Related Work & Insights¶
- vs Quest (Coherence-driven): Quest assumes that thematic relevance forms useful dependencies. This paper points out that semantic similarity \(\neq\) utility, replacing similarity with empirical entropy reduction and leading by 21 points at 128K.
- vs NExtLong (Distinction-driven): NExtLong relies on inserting distractor documents to force the model to differentiate. This paper avoids presetting the "source of difficulty" and directly verifies information gain, showing more significant leads in long-range tasks.
- vs RE³SYN (Verification-driven): Both involve "verification," but RE³SYN uses a small proxy model for document-level perplexity reranking, whereas this paper uses the target model for token-level entropy reduction, ensuring model alignment without needing permutation search.

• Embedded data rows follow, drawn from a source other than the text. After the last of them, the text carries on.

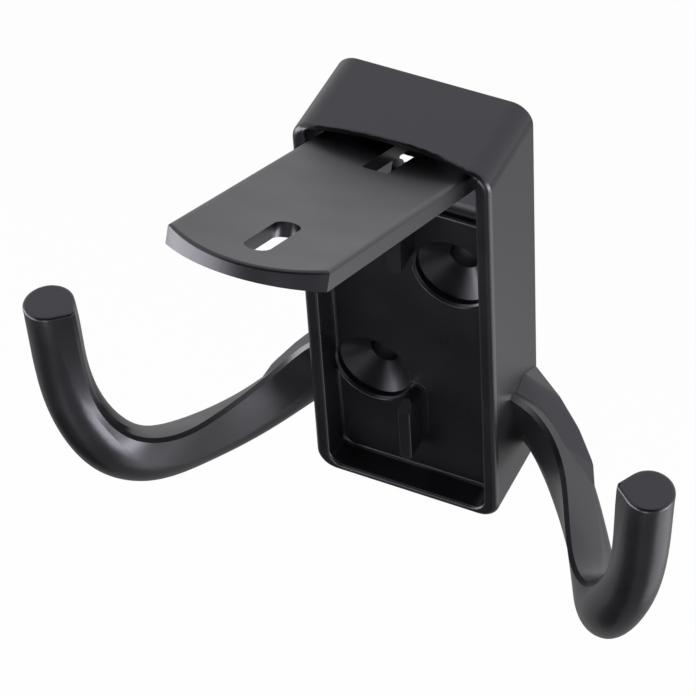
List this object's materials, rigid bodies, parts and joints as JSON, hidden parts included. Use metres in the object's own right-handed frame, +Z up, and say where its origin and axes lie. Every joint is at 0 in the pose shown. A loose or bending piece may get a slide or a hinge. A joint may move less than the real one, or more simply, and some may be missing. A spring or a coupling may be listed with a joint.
{
  "type": "coat hook",
  "caption": "Wall-mounted coat hook with upswept side prongs on a narrow recessed housing, and a hinged cover flap that folds down over its screws.",
  "frame": {"origin": "middle of the housing's flat wall face", "axes": "+Z up the wall, +X to the right when facing the wall, the hook stands out towards -Y"},
  "size_m": [0.1098, 0.0663, 0.1004],
  "materials": {
    "painted_casting": "satin black",
    "steel_pin": "plain turned steel"
  },
  "bodies": {
    "hook": {"hook_body": "painted_casting", "hinge_pin": "steel_pin"},
    "flap": {"cover_flap": "painted_casting"}
  },
  "joints": [
    {"name": "flap_hinge", "type": "hinge", "parent": "hook", "child": "flap", "pos_m": [0, -0.0104, 0.0267], "axis": [1, 0, 0], "range_deg": [0, 116]}
  ]
}
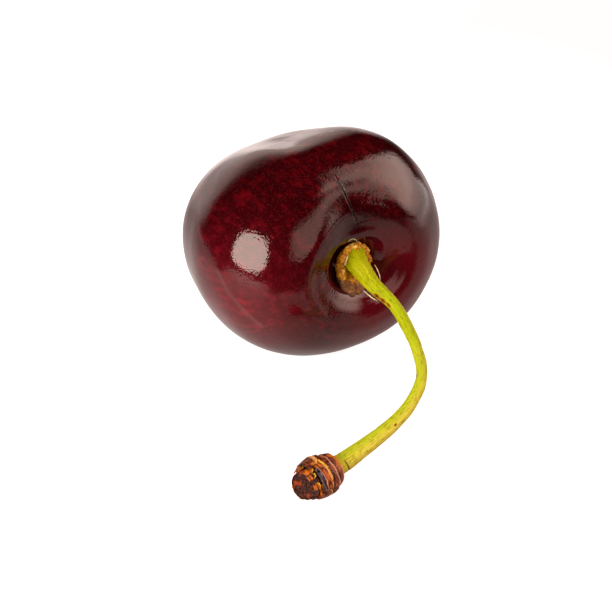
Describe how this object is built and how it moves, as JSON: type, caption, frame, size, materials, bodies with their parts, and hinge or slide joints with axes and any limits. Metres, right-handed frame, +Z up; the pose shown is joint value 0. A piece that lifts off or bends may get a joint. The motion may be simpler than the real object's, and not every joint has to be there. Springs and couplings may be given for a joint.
{
  "type": "cherry",
  "caption": "Dark red sweet cherry lying on its back on a small flat spot, with its curved green stem and the scaly woody spur end that the stem grew from.",
  "frame": {"origin": "middle of the small flat spot that the fruit rests on, on the surface it lies on", "axes": "+Z up; -Y towards the side that the stem comes out of and bends down to; +X to the right when seen from that side"},
  "size_m": [0.027, 0.0416, 0.0222],
  "materials": {
    "skin": "glossy dark red skin with fine paler flecks",
    "stem": "satin yellow-green, fresh plant stem",
    "collar": "dry orange-brown cork, rough",
    "bark": "dark brown bark and rough cut wood",
    "scale": "dry brown bud scale, satin, with pale edges"
  },
  "bodies": {
    "root": {"fruit": "skin", "stem": "stem", "stem_collar": "collar", "spur_knob": "bark", "bud_scale_1": "scale", "bud_scale_2": "scale", "bud_scale_3": "scale", "bud_scale_4": "scale", "bud_scale_5": "scale", "bud_scale_6": "scale", "bud_scale_7": "scale", "bud_scale_8": "scale"}
  },
  "joints": []
}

- Insight: Predictive entropy/uncertainty has long been used in active learning to select samples for labeling; this paper applies it constructively for unsupervised pre-training data construction, providing a blueprint for automated pipelines where "models autonomously refine their own training data."
Rating¶
- Novelty: ⭐⭐⭐⭐ Transforms predictive entropy from a "diagnostic signal" into a "constructive data criterion"; the model-in-the-loop verification of long-range dependencies is clear and original.
- Experimental Thoroughness: ⭐⭐⭐⭐ Dual benchmarks (RULER + LongBench-v2), systematic ablation of α/ε/w and concatenation strategies, and solid justification for the verification step; however, it is limited to a single base model scale.
- Writing Quality: ⭐⭐⭐⭐ Clear correspondence between theoretical motivation (precondition → principle → hypothesis) and the four stages of the method; well-supported by formulas and flowcharts.
- Value: ⭐⭐⭐⭐ A practical paradigm for long-context data construction with a commitment to open-source the 128K dataset, providing direct value to the community.